Fitzkee understood this at a fundamental level. He writes: “If they want the tricks, any magician will do. If they want YOU, only you will do.” The minute you stop selling yourself and start selling your tricks, you create demand for the category rather than for you personally. Then someone cheaper can take your booking.
That is the commercial argument for the Connection Test. But the real argument is not commercial. The real argument is that performance without connection is incomplete. It satisfies without fulfilling. It impresses without mattering.
The Ongoing Practice
I still apply the Connection Test after every show. Sometimes I pass. Sometimes I do not. The shows where I fail are almost always the ones where I was tired, or distracted, or fell back on autopilot and let the polished performance machine run without putting myself into it.
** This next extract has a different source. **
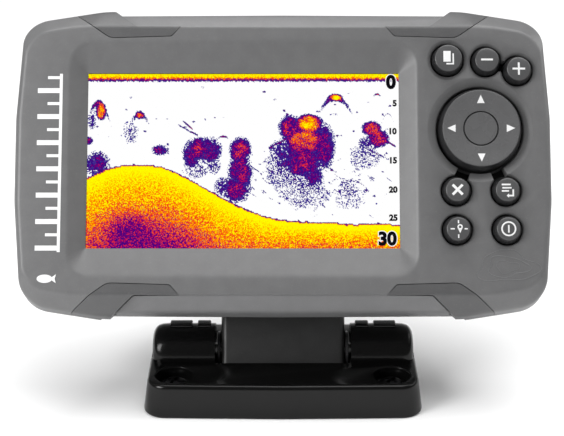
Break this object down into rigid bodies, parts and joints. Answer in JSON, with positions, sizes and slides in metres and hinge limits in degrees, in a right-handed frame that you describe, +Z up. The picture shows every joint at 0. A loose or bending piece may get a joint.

The test is not about being liked. It is about being known. It is the difference between an audience that says “that was a great show” and an audience that says “I really liked that guy.” Both are positive. Only one means you have made a genuine human connection.
Weber summarizes it with a line I come back to often. He says the performer who has all the entertainment cylinders firing — timing, enthusiasm, humor, emotion, surprise, and enlightenment — is the one who makes people feel something real. And the foundation of all those cylinders is the simplest thing in the world: being a person the audience wants to spend time with.
Not a character. Not a persona. A person. The polished, confident, best version of yourself — but yourself. Recognizable. Reachable. Real.
The show matters. The effects matter. The technique matters. But the person performing all of it matters more. And if the audience would not want to have a drink with that person after the show, no amount of technical brilliance will fill the gap.